-- begin --

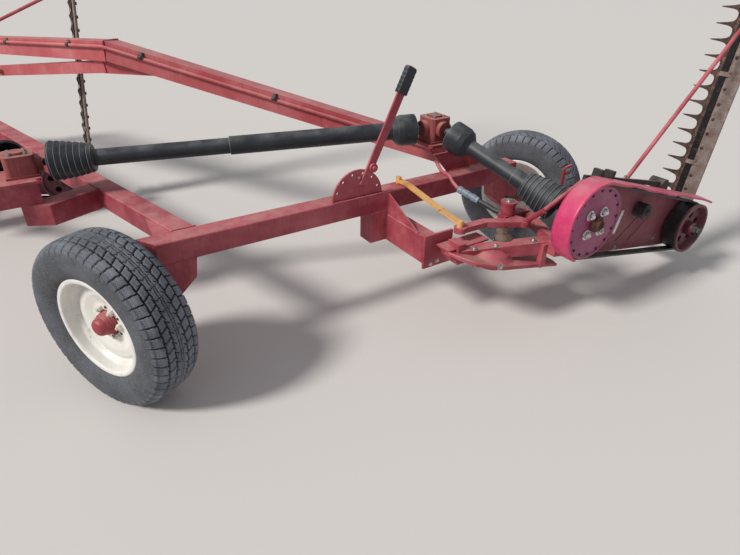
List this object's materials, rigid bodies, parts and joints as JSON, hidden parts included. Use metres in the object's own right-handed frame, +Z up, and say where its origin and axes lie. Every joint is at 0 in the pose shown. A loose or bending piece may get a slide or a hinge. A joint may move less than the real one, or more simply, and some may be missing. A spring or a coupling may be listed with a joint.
{
  "type": "towed double sickle bar mower",
  "caption": "Towed double sickle bar mower: beam on turned wheels, low tongue and high arch to the hitch, belt-driven heads with raised toothed bars, shielded drive shafts.",
  "frame": {"origin": "middle of the hitch clevis's pin hole", "axes": "+Z up, +Y to the front, +X to the right along the beam"},
  "size_m": [4.7926, 5.023, 3.1434],
  "materials": {
    "frame_paint": "matte",
    "gearbox_paint": "matte",
    "black_plastic": "matte",
    "jack_steel": "matte",
    "hose_rubber": "matte",
    "ochre_paint": "matte",
    "dark_steel": "satin",
    "hub_paint": "satin",
    "cream_paint": "satin",
    "tyre_rubber": "matte",
    "faded_plate": "matte",
    "magenta_paint": "satin",
    "pulley_paint": "matte",
    "belt_rubber": "matte",
    "bar_steel": "matte",
    "rusty_iron": "matte",
    "black_steel": "matte"
  },
  "bodies": {
    "frame": {"beam": "frame_paint", "tongue": "frame_paint", "hitch_clevis": "frame_paint", "hitch_tower": "frame_paint", "arch": "frame_paint", "arch_brace": "frame_paint", "front_cross_beam": "frame_paint", "side_bracket": "frame_paint", "left_gearbox_box": "frame_paint", "gearbox_stand": "frame_paint", "lever_sector": "frame_paint", "lever": "frame_paint", "left_leg": "frame_paint", "right_leg": "frame_paint", "left_gearbox": "gearbox_paint", "right_gearbox": "gearbox_paint", "cross_shaft": "black_plastic", "rear_shaft": "black_plastic", "link_shaft": "black_plastic", "jack_outer": "jack_steel", "hydraulic_pipe": "frame_paint", "hydraulic_hose": "hose_rubber", "flat_link": "ochre_paint", "rear_post": "frame_paint", "rear_head_frame": "frame_paint", "rear_back_plate": "faded_plate", "rear_shroud": "magenta_paint", "rear_belt": "belt_rubber", "rear_inner_shoe": "frame_paint", "rear_transport_rod": "frame_paint", "rear_lift_linkage": "black_steel", "front_post": "frame_paint", "front_head_frame": "frame_paint", "front_back_plate": "faded_plate", "front_shroud": "magenta_paint", "front_belt": "belt_rubber", "front_inner_shoe": "frame_paint", "front_transport_rod": "frame_paint", "front_lift_linkage": "black_steel"},
    "left_axle": {"left_stub_axle": "dark_steel"},
    "left_wheel": {"left_hub": "hub_paint", "left_rim": "cream_paint", "left_tyre": "tyre_rubber"},
    "right_axle": {"right_stub_axle": "dark_steel"},
    "right_wheel": {"right_hub": "hub_paint", "right_rim": "cream_paint", "right_tyre": "tyre_rubber"},
    "jack_leg": {"jack_inner": "jack_steel"},
    "rear_drum": {"rear_drive_pulley": "pulley_paint"},
    "rear_crank": {"rear_driven_pulley": "dark_steel"},
    "rear_bar": {"rear_cutter_bar": "bar_steel", "rear_guards": "rusty_iron"},
    "rear_blade": {"rear_knife": "dark_steel"},
    "front_drum": {"front_drive_pulley": "pulley_paint"},
    "front_crank": {"front_driven_pulley": "dark_steel"},
    "front_bar": {"front_cutter_bar": "bar_steel", "front_guards": "rusty_iron"},
    "front_blade": {"front_knife": "dark_steel"}
  },
  "joints": [
    {"name": "left_wheel_turn", "type": "hinge", "parent": "frame", "child": "left_axle", "pos_m": [0.90571, -4.126, -0.053], "axis": [0, 0, 1], "range_deg": [-27.5, 0]},
    {"name": "left_wheel_spin", "type": "hinge", "parent": "left_axle", "child": "left_wheel", "pos_m": [0.71057, -4.22758, -0.101], "axis": [0.887, 0.4617, 0], "continuous": true},
    {"name": "right_wheel_turn", "type": "hinge", "parent": "frame", "child": "right_axle", "pos_m": [2.85371, -4.174, -0.053], "axis": [0, 0, 1], "range_deg": [-27.5, 0]},
    {"name": "right_wheel_spin", "type": "hinge", "parent": "right_axle", "child": "right_wheel", "pos_m": [3.04886, -4.07242, -0.101], "axis": [0.887, 0.4617, 0], "continuous": true},
    {"name": "jack_raise", "type": "slide", "parent": "frame", "child": "jack_leg", "axis": [0, 0, 1], "range_m": [0, 0.2]},
    {"name": "rear_drum_spin", "type": "hinge", "parent": "frame", "child": "rear_drum", "pos_m": [2.59471, -4.876, 0.113], "axis": [0, 1, 0], "continuous": true},
    {"name": "rear_crank_spin", "type": "hinge", "parent": "frame", "child": "rear_crank", "pos_m": [3.43571, -4.876, -0.108], "axis": [0, 1, 0], "continuous": true},
    {"name": "rear_bar_fold", "type": "hinge", "parent": "frame", "child": "rear_bar", "pos_m": [3.61571, -4.7525, -0.2], "axis": [0, 1, 0], "range_deg": [0, 83]},
    {"name": "rear_knife_stroke", "type": "slide", "parent": "rear_bar", "child": "rear_blade", "axis": [0.1219, 0, 0.9925], "range_m": [-0.038, 0.038]},
    {"name": "front_drum_spin", "type": "hinge", "parent": "frame", "child": "front_drum", "pos_m": [-0.07029, -2.176, 0.018], "axis": [0, 1, 0], "continuous": true},
    {"name": "front_crank_spin", "type": "hinge", "parent": "frame", "child": "front_crank", "pos_m": [0.77071, -2.176, -0.203], "axis": [0, 1, 0], "continuous": true},
    {"name": "front_bar_fold", "type": "hinge", "parent": "frame", "child": "front_bar", "pos_m": [0.95071, -2.0525, -0.295], "axis": [0, 1, 0], "range_deg": [0, 83]},
    {"name": "front_knife_stroke", "type": "slide", "parent": "front_bar", "child": "front_blade", "axis": [0.1219, 0, 0.9925], "range_m": [-0.038, 0.038]}
  ],
  "couplings": [
    {"joint": "rear_crank_spin", "follows": "rear_drum_spin", "ratio": 1.3386},
    {"joint": "front_crank_spin", "follows": "front_drum_spin", "ratio": 1.3386}
  ]
}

-- end --

_To be done_: Track down the lines that include the word "joints" and copy them.

_Answer for the task_:
List this object's materials, rigid bodies, parts and joints as JSON, hidden parts included. Use metres in the object's own right-handed frame, +Z up, and say where its origin and axes lie. Every joint is at 0 in the pose shown. A loose or bending piece may get a slide or a hinge. A joint may move less than the real one, or more simply, and some may be missing. A spring or a coupling may be listed with a joint.
  "joints": [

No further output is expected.